Reptielen en amfibieën zijn koudbloedige dieren. In tegenstelling tot vogels en zoogdieren hebben ze geen constante lichaamstemperatuur. Om te overleven moeten ze het hebben van een uitwendige warmtebron, namelijk de zon. Door afwisselend de zon en de schaduw op te zoeken regelen reptielen zo hun lichaamswarmte. Amfibieën als kikkers gaan in de zon zitten of in het ondiepe, warmere water vlak bij de oever. Om af te koelen zoeken zij het diepere, koudere water op. Op deze manier kunnen ze hun lichaamstemperatuur toch vrij constant houden. Ze hebben deze hogere temperatuur nodig voor het goed functioneren van hun stofwisseling. Bij te lage temperaturen zijn ze traag en ook verteert hun voedsel niet meer zo goed. Als de dagen gaan korten en de zon het geleidelijk laat afweten, wordt het te koud voor deze dieren. Ze gaan steeds minder eten en zoeken uiteindelijk een vorstvrij plekje op om te overwinteren. Het is van groot belang om met een lege maag aan de winterrust te beginnen. De maaginhoud kan anders gaan gisten, wat de dood tot gevolg kan hebben.

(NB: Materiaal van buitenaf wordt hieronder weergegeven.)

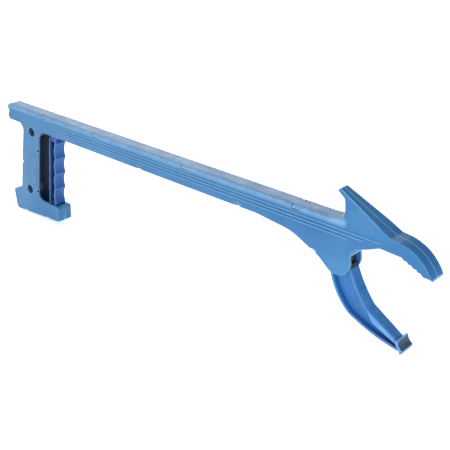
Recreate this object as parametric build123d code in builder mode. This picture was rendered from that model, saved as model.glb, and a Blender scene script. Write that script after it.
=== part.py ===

Er dreigt nog een gevaar en dat zijn de minder koude winters de laatste tijd. De temperatuur van de overwinteringplek van reptielen en amfibieën is ongeveer 4 tot 5 graden. De stofwisseling staat dan zo goed als stil. Het hart klopt misschien enkele keren per minuut. Het dier teert nu op het in de zomer opgeslagen reservevoedsel. Helaas voor deze dieren zijn koude winters de laatste jaren een zeldzaamheid. Door de hogere temperaturen blijft het dier actiever en zal meer van het reservevoedsel opnemen. Hierdoor kan het dier verzwakken, wat zelfs tot de dood kan leiden. Uit een Engels onderzoek aan de Gewone pad Bufo bufo blijkt dat door het warmer worden van het klimaat de lichaamsconditie van vrouwtjes afneemt. Dit tengevolge van een verminderde energieopname tijdens de lente en zomerperiode als door een hoger verbruik van de in het lichaam opgeslagen vetvoorraad in de warme winter. De lichaamsconditie daalt hierdoor, wat weer resulteert in kleinere legsels, omdat deze afhangen van de grootte van de vrouwtjespad. De verminderde conditie gaat gepaard met een hoger sterftecijfer bij overwinterende dieren. De vetvoorraden die tijdens de zomer in het lichaam zijn opgeslagen, blijken onvoldoende om de winter goed door te komen. De overlevende dieren starten hun voortplantingsseizoen in een zwakkere positie en zijn dan zeer kwetsbaar voor allerlei infecties. Verder is bij terrariumhouders al decennia lang bekend dat als dieren uit gematigde streken de winterslaap wordt onthouden, het erg moeilijk wordt om nakweek te krijgen.